There are various wheelchair accessible bathrooms at Plaza Mayor. Find more detailed information about the toilets, the facilities and the exact location with our newest app, accessaloo. Download accessaloo in the Appstore or get it in Google Play.
How to get there?
El Poble Espanyol is located on the famous mountain Montjuïc, right next to Plaza España. To get to the village, you can take public transport. The bus lines 13, 23, and 150 all go to the bus stop right at Poble Espanyol, and are fully wheelchair accessible. When you prefer to take the metro, your stop is at station Plaza d’España. To learn more about the accessibility of the subway in Barcelona, click here. From your stop at Plaza d’España, it is about 20 minutes’ (st)roll to the main entrance of the village. Keep in mind that the road towards the town is pretty steep.
Furthermore, you can reserve an adapted taxi. Contact us for more information and details.
The address of the village is Av Francesc Ferrer i Guardia, 13 08038 Barcelona, Spain.
Tickets for adults are €12,60, for students €10,50, for seniors (65+) €9,00, for children (4-12) €6,30 and children under four years can go in for free. Upon showing your disability card at the entrance, you receive a discount of 30% or more, and visitors with a wheelchair have free access to the village.

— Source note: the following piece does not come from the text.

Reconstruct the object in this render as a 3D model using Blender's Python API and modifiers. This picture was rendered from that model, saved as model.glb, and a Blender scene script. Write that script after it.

If you already have a ticket for the flamenco show at Tablao de Carmen, this includes free access to the whole village.
Poble Espanyol is open from Monday till Sunday
Monday: 09.00 – 20.00
Tuesday: 09.00 -00.00
Wednesday: 09.00 – 00.00
Thursday: 09.00 – 00.00
Friday: 09.00 – 03.00
Saturday: 09.00 -04.00
Sunday: 09.00 – 00.00
Notice: from January 13th to February 6th, the village is open from Monday to Thursday from 9 am to 8 pm.
Moreover, workshops and souvenir shops operate during different hours, in Winter they are open from 10 am to 6 pm, in Summer from 10 am to 8 pm and in Spring and Autumn from 10 am to 7 pm.